Al sur la de Isla del Olvido, bañada por las cálidas aguas del Mar de Libia. A los pies de las Montañas Blancas. Camuflada entre barrancos y ensenadas, se halla La Sfakia. Un lugar de encuentro para quien vaga...







sábado, 18 de septiembre de 2010

Madrid III


Volviendo del cine, una noche de madrugada, bajaba yo por Martín de los Heros. En mitad de la Plaza de España, vi a un mendigo tendido sobre unos escalones. Lo observé durante un rato y pensé que, tal vez, podría comprarle algo de comida. A aquella hora, no quedaban demasiados locales en los que conseguir condumio, finalmente, me hice con un bocadillo, unas papas fritas y un refresco, y regresé. Aquel hombre, como silueta oscura sobre el asfalto, seguía inmerso en su cochambrosa burbuja. Me acerqué tímidamente, algo impresionado por los ademanes, con los que parecía discutir con algún invisible compiche de soledad. Finalmente me vio y, con adusto gesto de desprecio, guardó silencio mientras yo realizaba mi ofrecimiento. Durante un instante se me quedó mirando, algo perplejo por mi repentina aparición, pero súbitamente y sin que me diera tiempo a percibir cómo aumentaba el volumen de su yugular, en su boca estalló una brutal ráfaga de injuriosos recuerdos hacia la autora de mis días. Me quedé atónito, a medio camino entre el desconcierto, la vergüenza y las ganas de cagarme, también yo, en la puñetera madre que lo parió. Di media vuelta y empecé a andar con gesto ofendido. Herido en mi amor propio y algo asustado todavía, me alejé sin pensar hacia dónde iba.
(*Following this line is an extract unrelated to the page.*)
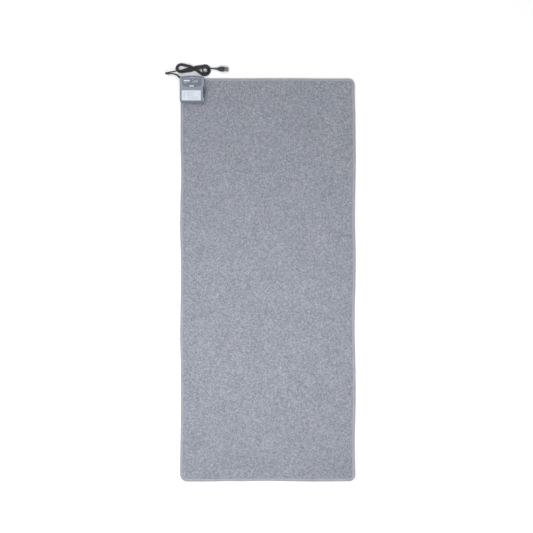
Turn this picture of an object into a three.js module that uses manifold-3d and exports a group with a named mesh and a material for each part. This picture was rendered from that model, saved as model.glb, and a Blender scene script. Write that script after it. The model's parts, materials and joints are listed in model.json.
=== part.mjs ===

Me interné en un parque, cuyo nombre desconocía. Caminé buscando algún rincón en el que sentarme, en lo alto, envuelta por el alo ocre de la iluminación nocturna, se insinuaba la silueta oscura, de lo que parecía ser la fachada de un edificio. Al acercame, me preguntaba qué era aquéllo. ¿Era, acaso, lo que parecía? Frente a mí se alzaba, ni más ni menos, que un templo egípcio. Cómo era posible. Pronto lo sabría. Aquella noche caminé alrededor del estanque, que custiodaba los pilonos que dan acceso al edificio principal. El templo de Dedob se convertiría, desde entonces, en uno de mis rincones favoritos de la ciudad. Fueron muchas las horas, en tardes de otoño bronceadas de tibio sol, las que pasé sentado en algún banco, bajo alguno de los árboles que rodean el templo, pensando, leyendo y soñando sobre lo que el futuro de aquella extraña aventura, tendría a bien depararme. Un futuro incierto, cargado de giros extraños, que no tardaría en aparecer.